§ **Problem details**: Write out the entries below once more, exactly.

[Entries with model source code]
----------------

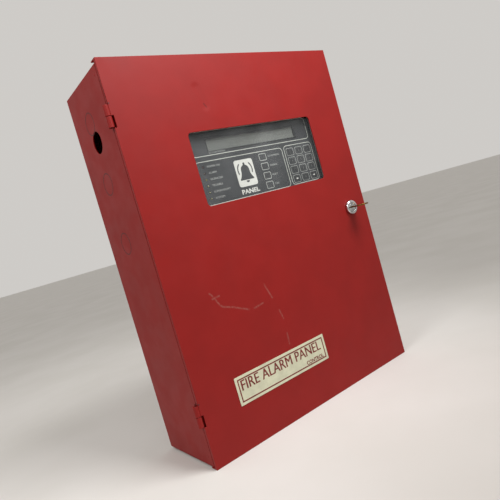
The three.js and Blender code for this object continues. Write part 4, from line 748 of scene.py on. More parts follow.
def build_knockout_rings():
    """The dark ring round each knockout: partly painted shade in its groove, partly the sheared edge where
    the paint has cracked to dark metal.
    """
    high = span_of("back_box")[1]
    bm = bmesh.new()
    for i in range(3):
        drop = KNOCKOUT_DROP + i * KNOCKOUT_PITCH
        add_flat_ring(bm, (-high.x, -KNOCKOUT_FROM_WALL, high.z - drop), "X", -1)
    for i in range(3):
        add_flat_ring(bm, ((i - 1) * TOP_KNOCKOUT_PITCH, -KNOCKOUT_FROM_WALL, high.z), "Z", 1)
    make_piece("knockout_rings", bm, SHEARED_EDGE_AND_SHADE)


def add_flat_ring(bm, centre, axis, out):
    """A knockout's thin ring on a wall, standing a hair proud of it towards out."""
    inner, outer = KNOCKOUT_RADIUS - KNOCKOUT_LINE / 2, KNOCKOUT_RADIUS + KNOCKOUT_LINE / 2
    back, front = -out * SUNK, out * SUNK
    profile = [(inner, back), (outer, back), (outer, front), (inner, front)]
    add_turned(bm, profile, *centre, axis, 40, "joined")


def build_label():
    """The label's border and words. The words are generic."""
    low, high, centre = span_of("door_label")
    width, height = high.x - low.x, high.z - low.z
    y0, y1 = low.y - INK, low.y + SUNK
    bm = bmesh.new()
    add_outline_frame(bm, (width - LABEL_BORDER, height - LABEL_BORDER), LABEL_BORDER_CORNER,
                      (centre.x, centre.z), LABEL_LINE, y0, y1)
    for side in (-1, 1):
        x = centre.x + TITLE_SHIFT + side * STRIKE
        step = side * STRIKE * STRIKE_STEP  # keeps the two strikes' faces apart
        add_text(bm, "FIRE ALARM PANEL", x, high.z - TITLE_DROP, TITLE_HEIGHT, y0 - step, y1,
                 width - LABEL_SIDES, "CENTRE")
    add_text(bm, "CONTROL", high.x - SUBTITLE_FROM_RIGHT, low.z + SUBTITLE_RISE, SUBTITLE_HEIGHT, y0, y1,
             SUBTITLE_WIDTH, "CENTRE", 0.03)
    make_piece("label_print", bm, LABEL_INK, "door")


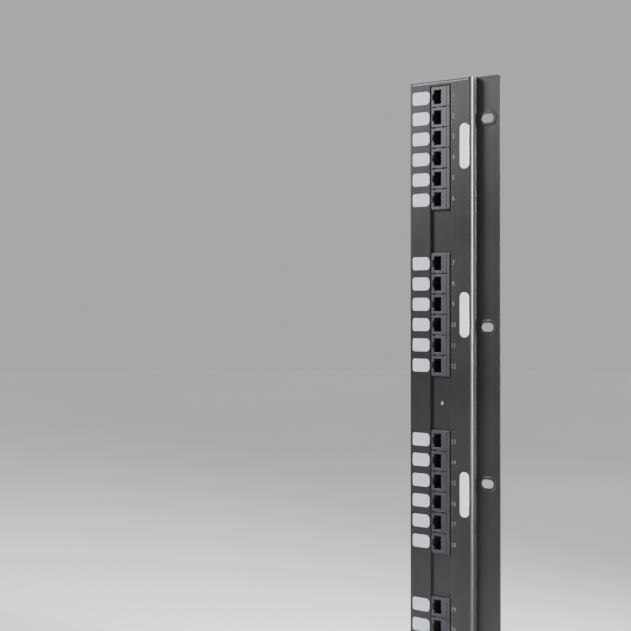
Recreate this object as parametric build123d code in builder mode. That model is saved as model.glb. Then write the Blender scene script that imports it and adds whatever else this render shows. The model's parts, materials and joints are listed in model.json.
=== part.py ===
from build123d import *
import os

# Vertical (zero-U) patch panel: a formed steel sheet that carries four six-port jack modules.
#
# Frame: the origin is on the back of the mounting flange, on the line of its slots, at mid-height.
# +X is the viewer's right, +Y points back into the rack, +Z is up. Millimetres.

# ---- sheet-metal panel ----
SHEET = 1.2
HEIGHT = 561.4
FLANGE_WIDTH = 25.6
BOX_WIDTH = 69.0
STEP = 6.5
BEND = 2.5
LEFT_BEND = 1.5
FOOT_BEND = 1.0
FLANGE_CORNER = 3.0
LEFT_RETURN = 16.0
END_RETURN = 13.0
RELIEF = 0.8
BEND_LAND = 0.3

SIDE_X = -FLANGE_WIDTH / 2
LEFT_X = SIDE_X - BOX_WIDTH
FLANGE_FRONT = -SHEET
FRONT = FLANGE_FRONT - STEP
TOP = HEIGHT / 2
BEND_START = TOP - BEND

# ---- recess that the modules sit in ----
RECESS_DEPTH = 2.0
RECESS_WIDTH = 21.8
RECESS_OFFSET = 34.9
RECESS_LIP = 1.3
RECESS_ROOT = 0.3
RECESS_END = 276.2

MODULE_X = LEFT_X + RECESS_OFFSET
RECESS_LEFT = MODULE_X - RECESS_WIDTH / 2
RECESS_RIGHT = MODULE_X + RECESS_WIDTH / 2
FLOOR = FRONT + RECESS_DEPTH
FLOOR_BACK = FLOOR + SHEET
CENTRE_HOLE = 3.5

# ---- mounting slots, on the 44.45 mm rack unit ----
RACK_UNIT = 44.45
SLOT_LEVELS = (-5.5 * RACK_UNIT, -1.5 * RACK_UNIT, 1.5 * RACK_UNIT, 5.5 * RACK_UNIT)
SLOT_LENGTH = 12.8
SLOT_WIDTH = 7.3
COLLAR_MARGIN = 2.8
COLLAR_RISE = 0.8
COLLAR_TAPER = 50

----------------

§ **Response to the task**:
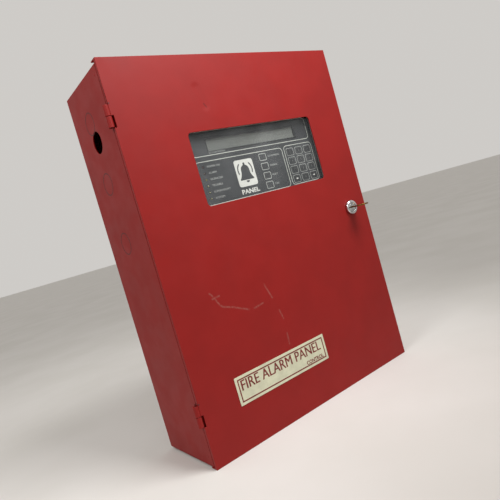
The three.js and Blender code for this object continues. Write part 4, from line 748 of scene.py on. More parts follow.
def build_knockout_rings():
    """The dark ring round each knockout: partly painted shade in its groove, partly the sheared edge where
    the paint has cracked to dark metal.
    """
    high = span_of("back_box")[1]
    bm = bmesh.new()
    for i in range(3):
        drop = KNOCKOUT_DROP + i * KNOCKOUT_PITCH
        add_flat_ring(bm, (-high.x, -KNOCKOUT_FROM_WALL, high.z - drop), "X", -1)
    for i in range(3):
        add_flat_ring(bm, ((i - 1) * TOP_KNOCKOUT_PITCH, -KNOCKOUT_FROM_WALL, high.z), "Z", 1)
    make_piece("knockout_rings", bm, SHEARED_EDGE_AND_SHADE)


def add_flat_ring(bm, centre, axis, out):
    """A knockout's thin ring on a wall, standing a hair proud of it towards out."""
    inner, outer = KNOCKOUT_RADIUS - KNOCKOUT_LINE / 2, KNOCKOUT_RADIUS + KNOCKOUT_LINE / 2
    back, front = -out * SUNK, out * SUNK
    profile = [(inner, back), (outer, back), (outer, front), (inner, front)]
    add_turned(bm, profile, *centre, axis, 40, "joined")


def build_label():
    """The label's border and words. The words are generic."""
    low, high, centre = span_of("door_label")
    width, height = high.x - low.x, high.z - low.z
    y0, y1 = low.y - INK, low.y + SUNK
    bm = bmesh.new()
    add_outline_frame(bm, (width - LABEL_BORDER, height - LABEL_BORDER), LABEL_BORDER_CORNER,
                      (centre.x, centre.z), LABEL_LINE, y0, y1)
    for side in (-1, 1):
        x = centre.x + TITLE_SHIFT + side * STRIKE
        step = side * STRIKE * STRIKE_STEP  # keeps the two strikes' faces apart
        add_text(bm, "FIRE ALARM PANEL", x, high.z - TITLE_DROP, TITLE_HEIGHT, y0 - step, y1,
                 width - LABEL_SIDES, "CENTRE")
    add_text(bm, "CONTROL", high.x - SUBTITLE_FROM_RIGHT, low.z + SUBTITLE_RISE, SUBTITLE_HEIGHT, y0, y1,
             SUBTITLE_WIDTH, "CENTRE", 0.03)
    make_piece("label_print", bm, LABEL_INK, "door")


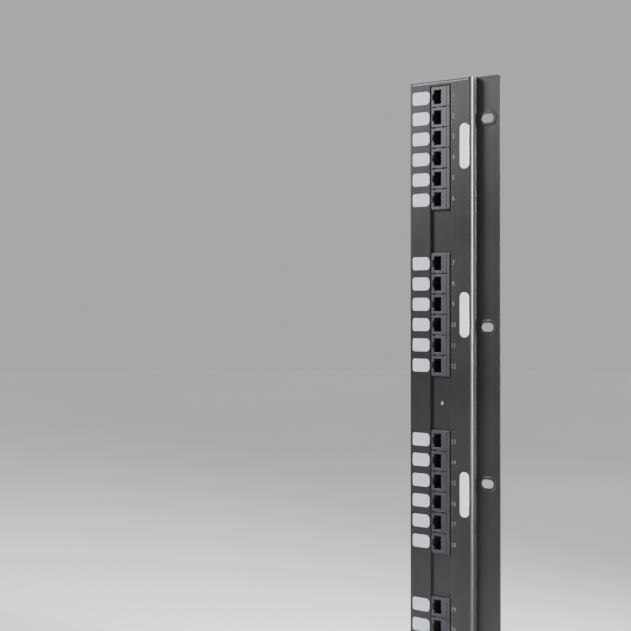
Recreate this object as parametric build123d code in builder mode. That model is saved as model.glb. Then write the Blender scene script that imports it and adds whatever else this render shows. The model's parts, materials and joints are listed in model.json.
=== part.py ===
from build123d import *
import os

# Vertical (zero-U) patch panel: a formed steel sheet that carries four six-port jack modules.
#
# Frame: the origin is on the back of the mounting flange, on the line of its slots, at mid-height.
# +X is the viewer's right, +Y points back into the rack, +Z is up. Millimetres.

# ---- sheet-metal panel ----
SHEET = 1.2
HEIGHT = 561.4
FLANGE_WIDTH = 25.6
BOX_WIDTH = 69.0
STEP = 6.5
BEND = 2.5
LEFT_BEND = 1.5
FOOT_BEND = 1.0
FLANGE_CORNER = 3.0
LEFT_RETURN = 16.0
END_RETURN = 13.0
RELIEF = 0.8
BEND_LAND = 0.3

SIDE_X = -FLANGE_WIDTH / 2
LEFT_X = SIDE_X - BOX_WIDTH
FLANGE_FRONT = -SHEET
FRONT = FLANGE_FRONT - STEP
TOP = HEIGHT / 2
BEND_START = TOP - BEND

# ---- recess that the modules sit in ----
RECESS_DEPTH = 2.0
RECESS_WIDTH = 21.8
RECESS_OFFSET = 34.9
RECESS_LIP = 1.3
RECESS_ROOT = 0.3
RECESS_END = 276.2

MODULE_X = LEFT_X + RECESS_OFFSET
RECESS_LEFT = MODULE_X - RECESS_WIDTH / 2
RECESS_RIGHT = MODULE_X + RECESS_WIDTH / 2
FLOOR = FRONT + RECESS_DEPTH
FLOOR_BACK = FLOOR + SHEET
CENTRE_HOLE = 3.5

# ---- mounting slots, on the 44.45 mm rack unit ----
RACK_UNIT = 44.45
SLOT_LEVELS = (-5.5 * RACK_UNIT, -1.5 * RACK_UNIT, 1.5 * RACK_UNIT, 5.5 * RACK_UNIT)
SLOT_LENGTH = 12.8
SLOT_WIDTH = 7.3
COLLAR_MARGIN = 2.8
COLLAR_RISE = 0.8
COLLAR_TAPER = 50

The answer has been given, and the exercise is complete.